My grandmother is back in town, and as per usual her presence has put both my sister and I in a sour mood.
And I mean, seeing her every now and then is GREAT but every month? For extended periods of time? At my family's home? Yeah. Not so much. Honestly if her visits weren't so frequent, I might be able to forget everything and actually start to miss her instead of dread her presence. She just makes everything so inconvenient for my sister and I, and heaven forbid I say something just completely disagreeable! Therefore I resolved 5 visits ago to just say as little as possible. Now I supposedly posses a bad attitude and I think I'm better than everyone. Yes. That is why I don't say much. Because I have a complex. It couldn't possibly be my fear of being ridiculed and declared "stupid".
Not only is my grandma extremely crass (she enjoys playing the "I'm old so I say whatever I want" card) but she's always making things really uncomfortable. Like today at lunch she decided to start talking about circumcision. First she started talking about this 78 year old who got circumcised (added bonus, he also had a penis implant that allowed him to have a semi hard-on all the time!) and then she started talking about her dad (and how he was never circumcised) and then my uncles---- once she started an anecdote about my dad I had to just tune EVERYTHING out. Who knew leftover spaghetti could be so interesting?
Sweet baby Jesus. Is it just me, or is that inappropriate table talk? It wouldn't bother me so much if she didn't give my sister and I so much crap about our bad table manners. EXCUSE ME. Last time I checked, I ate my food at a decent rate (and I don't puke for eating to fast like she does), I don't burp at the table (or in public for that matter... unlike her), I keep a napkin in my lap or beside my plate at all times, and I know how to cut my own steak. I'm still trying to figure out what exactly is bad about my table manners (especially when I've been complimented by others on multiple occasions on how well I conduct myself). Personally, I think she says that because my sister and I dislike most of the things she cooks. Forgive me for liking every vegetable aside from bell peppers and onions--- last time I checked, eating around something isn't a felony.
The thing that really bothers me and actually pushes me to the point that I'm so enraged I have to shut myself in my room to calm down is when she makes racist comments about my mom.

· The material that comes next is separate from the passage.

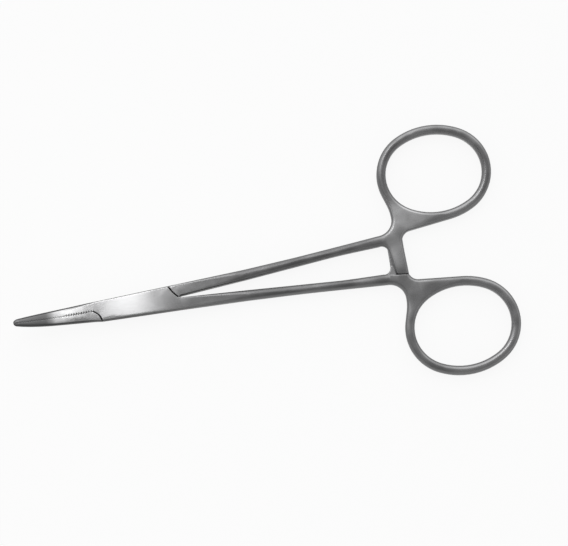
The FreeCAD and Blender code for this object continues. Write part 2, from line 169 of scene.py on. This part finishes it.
# Lamps: name, place, the point that it is aimed at, size and radiance. The small panel is what
# the polished box mirrors.
LAMPS = (
    ("key", (-0.053, 0.288, 0.66), (0.04, 0, 0), (0.12, 0.12), 6.5),
    ("box panel", (-0.0065, 0.014, 0.063), (-0.0065, 0.014, 0), (0.013, 0.020), 2.25),
)

# Sockets of the Mix node: both values and the result
MIX_SOCKETS = {"FLOAT": (2, 3, 0), "VECTOR": (4, 5, 1)}


def camera():
    """Camera above the instrument, rolled so that the rings rise to the right."""
    back = Vector((math.sin(CAMERA_AZIMUTH) * math.cos(CAMERA_ELEVATION),
                   -math.cos(CAMERA_AZIMUTH) * math.cos(CAMERA_ELEVATION),
                   math.sin(CAMERA_ELEVATION)))
    right = Vector((math.cos(CAMERA_AZIMUTH), math.sin(CAMERA_AZIMUTH), 0))
    up = back.cross(right)
    rolled_right = right * math.cos(CAMERA_ROLL) + up * math.sin(CAMERA_ROLL)
    rolled_up = up * math.cos(CAMERA_ROLL) - right * math.sin(CAMERA_ROLL)
    data = bpy.data.cameras.new("camera")
    data.lens = CAMERA_LENS
    data.sensor_width = CAMERA_SENSOR
    data.clip_start, data.clip_end = CAMERA_CLIP
    made = bpy.data.objects.new("camera", data)
    turn = Matrix((rolled_right, rolled_up, back)).transposed().to_4x4()
    made.matrix_world = Matrix.Translation(CAMERA_TARGET + back * CAMERA_DISTANCE) @ turn
    bpy.context.scene.collection.objects.link(made)
    bpy.context.scene.camera = made


class Graph:
    """Short way to write a material's nodes."""

    def __init__(self, tree):
        self.tree = tree
        tree.nodes.clear()

    def node(self, kind, inputs=None, **settings):
        made = self.tree.nodes.new(kind)
        for name, value in settings.items():
            setattr(made, name, value)
        for name, value in (inputs or {}).items():
            socket = made.inputs[name]
            if isinstance(value, bpy.types.NodeSocket):
                self.tree.links.new(value, socket)
            else:
                socket.default_value = value
        return made

    def math(self, operation, first, second=0.0):
        made = self.node("ShaderNodeMath", {0: first, 1: second}, operation=operation)
        return made.outputs[0]

    def product(self, first, *others):
        for other in others:
            first = self.math("MULTIPLY", first, other)
        return first

    def vector(self, operation, first, second=(0, 0, 0)):
        """Result of a vector operation: a vector for MULTIPLY, and a number for the others."""
        made = self.node("ShaderNodeVectorMath", {0: first, 1: second}, operation=operation)
        return made.outputs["Vector" if operation == "MULTIPLY" else "Value"]

    def uprightness(self, normal):
        """How nearly a normal points along Z, up or down: 1 where it does."""
        return self.math("ABSOLUTE", self.node("ShaderNodeSeparateXYZ", {0: normal}).outputs["Z"])

    def ramp(self, value, low, high, to_low, to_high, smooth=True):
        """The value mapped from low..high onto to_low..to_high, and held beyond them."""
        made = self.node("ShaderNodeMapRange",
                         {"Value": value, "From Min": low, "From Max": high,
                          "To Min": to_low, "To Max": to_high},
                         interpolation_type="SMOOTHSTEP" if smooth else "LINEAR")
        return made.outputs[0]

    def profile(self, value, points):
        """Number that follows straight lines between points, each a distance in mm and a number."""
        first, last = points[0][0], points[-1][0]
        share = self.ramp(value, first * MM, last * MM, 0.0, 1.0, smooth=False)
        made = self.node("ShaderNodeValToRGB", {0: share})
        stops = made.color_ramp.elements
        while len(stops) < len(points):
            stops.new(0.5)
        for stop, (distance, _) in zip(stops, points):
            stop.position = (distance - first) / (last - first)
        for stop, (_, number) in zip(stops, points):
            stop.color = (number, number, number, 1)
        return made.outputs["Color"]

    def mixed(self, share, first, second, kind="FLOAT"):
        """Blend of two values or vectors."""
        first_socket, second_socket, result = MIX_SOCKETS[kind]
        made = self.node("ShaderNodeMix",
                         {0: share, first_socket: first, second_socket: second}, data_type=kind)
        return made.outputs[result]

    def noise(self, vector, scale, detail):
        made = self.node("ShaderNodeTexNoise",
                         {"Vector": vector, "Scale": scale, "Detail": detail})
        return made.outputs["Fac"]

    def stretched(self, vector, stretch):
        return self.node("ShaderNodeMapping", {"Vector": vector, "Scale": stretch}).outputs[0]

    def bump(self, height, normal, amount):
        made = self.node("ShaderNodeBump", {**amount, "Height": height, "Normal": normal})
        return made.outputs[0]


def joint_shadow_line(g, where, points, ends):
    """Painted shadow along a joint line through three points, over its span in Y."""
    (x0, y0), (x1, y1), (x2, y2) = [(x * MM, y * MM) for x, y in points]
    line = g.math("ADD", g.ramp(where["Y"], y0, y1, x0, x1, smooth=False),
                  g.ramp(where["Y"], y1, y2, 0.0, x2 - x1, smooth=False))
    away = g.math("ABSOLUTE", g.math("SUBTRACT", where["X"], line))
    dark = g.ramp(away, *LINE_HALF_WIDTH, 1.0 - LINE_SHADE, 0.0)
    inside = g.math("MULTIPLY", g.math("GREATER_THAN", where["Y"], ends[0] * MM),
                    g.math("LESS_THAN", where["Y"], ends[1] * MM))
    return g.math("SUBTRACT", 1.0, g.math("MULTIPLY", dark, inside))


def tooth_root_shade(g, where):
    """Painted shade at the roots of the jaw teeth, seen along the line where the jaws meet."""
    turns = g.math("MULTIPLY", where["X"], 2 * math.pi / TOOTH_PITCH)
    away = g.math("ABSOLUTE", g.math("SUBTRACT", where["Y"], TEETH_Y))
    roots = g.product(g.ramp(g.math("SINE", turns), *TOOTH_WAVE, 0.0, 1.0),
                      g.ramp(away, *TEETH_HALF_WIDTH, TOOTH_SHADE, 0.0),
                      g.ramp(where["X"], *TEETH_FADE_X, 0.0, 1.0),
                      g.math("LESS_THAN", where["X"], TEETH_END_X))
    return g.math("SUBTRACT", 1.0, roots)


def painted_light_zones(g, where, flat):
    """Painted light: how much lighter the webs, the rear ratchet arm and the patches of painted
    light and shade are.
    """
    across = g.math("ABSOLUTE", where["Y"])
    web = g.product(g.ramp(where["X"], *WEB_START_X, 0.0, 1.0),
                    g.ramp(where["X"], *WEB_END_X, 1.0, 0.0),
                    g.ramp(across, *WEB_END_Y, 1.0, 0.0),
                    g.ramp(where["Y"], *WEB_RISE_Y, *WEB_GAIN))
    arm = g.product(g.math("LESS_THAN", where["Z"], REAR_ARM_TOP_Z),
                    g.math("LESS_THAN", across, REAR_ARM_REACH_Y),
                    g.math("GREATER_THAN", where["X"], REAR_ARM_START_X))
    lighter = g.math("ADD", web, g.math("MULTIPLY", arm, REAR_ARM_GAIN))
    # Patches of painted light and shade
    for x, y, radius, gain in PAINTED_LIGHT_AND_SHADE_PATCHES:
        away = g.vector("DISTANCE", flat, (x * MM, y * MM, 0))
        lighter = g.math("ADD", lighter, g.ramp(away, 0.0, radius * MM, gain, 0.0))
    return lighter


def steel(name):
    """Satin steel: polished box and jaws, duller handles, with painted reflections along the jaws
    and box, painted light on webs and ratchet, and painted shade on side faces, joint lines, tooth
    roots and crevices.
    """
    material = bpy.data.materials.new(name)
    material.use_nodes = True
    g = Graph(material.node_tree)
    place = g.node("ShaderNodeTexCoord").outputs["Object"]
    where = g.node("ShaderNodeSeparateXYZ", {0: place}).outputs
    flat = g.vector("MULTIPLY", place, (1, 1, 0))
    satin = g.ramp(where["X"], *SATIN_X, 0.0, 1.0)
    blotches = g.noise(place, BLOTCH_SCALE, BLOTCH_DETAIL)
    clouds = g.noise(place, CLOUD_SCALE, SOFT_DETAIL)
    waves = g.noise(place, WAVE_SCALE, SOFT_DETAIL)
    grain = g.noise(g.stretched(place, GRAIN_STRETCH), 1.0, GRAIN_DETAIL)

    normal = g.node("ShaderNodeNewGeometry").outputs["Normal"]
    rounding = g.ramp(satin, 0.0, 1.0, *EDGE_ROUNDING)
    rounded = g.node("ShaderNodeBevel", {"Radius": rounding}, samples=BEVEL_SAMPLES).outputs[0]
    off_pin = g.ramp(g.vector("LENGTH", flat), *PIN_ZONE, 0.0, 1.0)
    rounded = g.mixed(off_pin, normal, rounded, "VECTOR")
    upward = g.ramp(g.uprightness(normal), *FACING_UP, 0.0, 1.0)

    cloud_tone = g.math("MULTIPLY", g.ramp(clouds, *CLOUD_SPAN, *CLOUD_TONE), satin)
    # Colour along X, with the reflections of the jaws and box painted into it
    level = g.product(g.profile(where["X"], FINISH_AND_REFLECTION_COLOUR),
                      g.math("ADD", painted_light_zones(g, where, flat), 1.0),
                      g.ramp(blotches, *NOISE_SPAN, *BLOTCH_TONE),
                      g.math("ADD", cloud_tone, 1.0),
                      g.ramp(grain, *NOISE_SPAN, *GRAIN_TONE))
    # Side faces take painted shade, darker than the front and back
    level = g.mixed(upward, g.ramp(satin, 0.0, 1.0, *PAINTED_SIDE_SHADE), level)
    # Painted shade in crevices comes from this ambient occlusion
    occlusion = g.node("ShaderNodeAmbientOcclusion", {"Distance": CREVICE_REACH},
                       samples=CREVICE_SAMPLES)
    # Painted shadow along the joint lines, painted shade at the tooth roots and in crevices
    level = g.product(level,
                      *[joint_shadow_line(g, where, *line) for line in JOINT_SHADOW_LINES],
                      tooth_root_shade(g, where),
                      g.ramp(occlusion.outputs["AO"], *CREVICE_OPEN, CREVICE_SHADE, 1.0,
                             smooth=False))
    blue = g.math("MULTIPLY", level, BLUE_CAST)
    colour = g.node("ShaderNodeCombineColor", {"Red": level, "Green": level, "Blue": blue})

    edge = g.math("MULTIPLY", g.ramp(g.uprightness(rounded), *EDGE_TILT, EDGE_ROUGHENING, 0.0),
                  g.math("SUBTRACT", 1.0, satin))
    rough = g.profile(where["X"], FINISH_ROUGHNESS)
    for change in (g.ramp(blotches, *NOISE_SPAN, *BLOTCH_ROUGHNESS),
                   g.ramp(upward, 0.0, 1.0, SIDE_ROUGHENING, 0.0, smooth=False),
                   edge):
        rough = g.math("ADD", rough, change)

    bumped = g.bump(grain, g.bump(waves, rounded, WAVE_BUMP), GRAIN_BUMP)
    shader = g.node("ShaderNodeBsdfPrincipled", {"Base Color": colour.outputs[0], "Metallic": 1.0,
                                                 "Roughness": rough, "Normal": bumped})
    g.node("ShaderNodeOutputMaterial", {"Surface": shader.outputs[0]})
    return material


def smooth_copy(node, material):
    """Copy of a CAD node with its facets joined and shaded as smooth surfaces."""
    source = frame["nodes"][node]
    mesh = source.data.copy()
    mesh.name = node + "_finished"
    work = bmesh.new()
    work.from_mesh(mesh)
    bmesh.ops.remove_doubles(work, verts=work.verts, dist=WELD)
    bmesh.ops.recalc_face_normals(work, faces=work.faces)
    for face in work.faces:
        face.smooth = True
    for edge in work.edges:
        edge.smooth = edge.is_manifold and edge.calc_face_angle() < SHARP_ANGLE
    work.to_mesh(mesh)
    work.free()
    mesh.materials.clear()
    mesh.materials.append(material)
    piece = bpy.data.objects.new(node + "_finished", mesh)
    bpy.context.scene.collection.objects.link(piece)
    weights = piece.modifiers.new("weighted normals", "WEIGHTED_NORMAL")
    weights.keep_sharp = True
    weights.weight = NORMAL_WEIGHT
    return piece


def finish_node(node, body, material):
    """Finished copy that stands for a CAD node."""
    piece = smooth_copy(node, material)
    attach(piece, body)
    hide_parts(node)


def floor():
    """Plain pale floor just under the instrument, nearly white to the camera and in reflections."""
    bpy.ops.mesh.primitive_plane_add(size=FLOOR_SIZE, location=(0, 0, -FLOOR_DROP))
    made = bpy.context.object
    made.name = "floor"
    material = bpy.data.materials.new("pale floor")
    material.use_nodes = True
    g = Graph(material.node_tree)
    path = g.node("ShaderNodeLightPath")
    seen = g.math("MAXIMUM", path.outputs["Is Camera Ray"], path.outputs["Is Glossy Ray"])
    seen = g.math("MAXIMUM", seen, path.outputs["Is Transmission Ray"])
    share = g.math("MULTIPLY", seen, FLOOR_WHITE_SHARE)
    lit = g.node("ShaderNodeBsdfDiffuse", {"Color": (FLOOR_COLOUR, FLOOR_COLOUR, FLOOR_COLOUR, 1)})
    white = g.node("ShaderNodeEmission", {"Color": (1, 1, 1, 1), "Strength": 1.0})
    mixed = g.node("ShaderNodeMixShader", {0: share, 1: lit.outputs[0], 2: white.outputs[0]})
    g.node("ShaderNodeOutputMaterial", {"Surface": mixed.outputs[0]})
    made.data.materials.append(material)


def world():
    """Studio room: dim overhead, and bright low down and beyond the upper ring."""
    made = bpy.data.worlds.new("studio")
    made.use_nodes = True
    bpy.context.scene.world = made
    g = Graph(made.node_tree)
    way = g.node("ShaderNodeSeparateXYZ", {0: g.node("ShaderNodeTexCoord").outputs["Generated"]})
    level = g.math("MAXIMUM", g.ramp(way.outputs["Y"], *BEYOND_Y, ROOM, BEYOND),
                   g.ramp(way.outputs["Z"], *LOW_WALLS_Z, LOW_WALLS, 0.0))
    shade = g.node("ShaderNodeBackground", {"Color": (1, 1, 1, 1), "Strength": level})
    g.node("ShaderNodeOutputWorld", {"Surface": shade.outputs[0]})


def softbox(name, place, aim, size, radiance):
    """Rectangular lamp that gives this radiance, unseen by the camera itself."""
    data = bpy.data.lights.new(name, "AREA")
    data.shape = "RECTANGLE"
    data.size, data.size_y = size
    data.energy = radiance * math.pi * size[0] * size[1]
    made = bpy.data.objects.new(name, data)
    made.location = place
    made.rotation_euler = (Vector(aim) - Vector(place)).to_track_quat("-Z", "Y").to_euler()
    made.visible_camera = False
    bpy.context.scene.collection.objects.link(made)


bpy.context.scene.view_settings.view_transform = "Standard"
camera()
satin_steel = steel("satin steel")
finish_node("box_half", "box_half", satin_steel)
finish_node("tongue_half", "tongue_half", satin_steel)
finish_node("box_lock_pin", "box_half", satin_steel)
floor()
world()
for lamp in LAMPS:
    softbox(*lamp)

Yes, I'm fully aware that my mother and I don't get along very well, but she's my mom. When my grandmother says the things she says about my mom, not only is she insulting her, but she's insulting me and my sisters as well for being half Filipino. And when she says that she's not being racist all I can do is scream BULLSHIT mentally. I have contemplated many times about confronting her, but I realized that she would only see what I was saying as disrespectful and I would only end up getting in trouble. So I'm just going to continue holding my tongue.
I'm just hoping that if she ever moves down here I'll have already moved away to college. I don't think I could handle my grandma 24/7. It's bad enough she's staying till Monday. I've already had to do a handful of unnecessary things, and I'm expecting a whole lot more in the upcoming days. Oh well, I'll need the extra activity to burn off all the calories from all of the heavy, starchy, meaty meals she's planned out. If I die of a heart attack or heat stroke, you guys know why.
In the end I really do love my grandma because she's family. I mean, she pretty much furnished my childhood.
I'll stop being so melodramatic and quietly angsty once I get some space.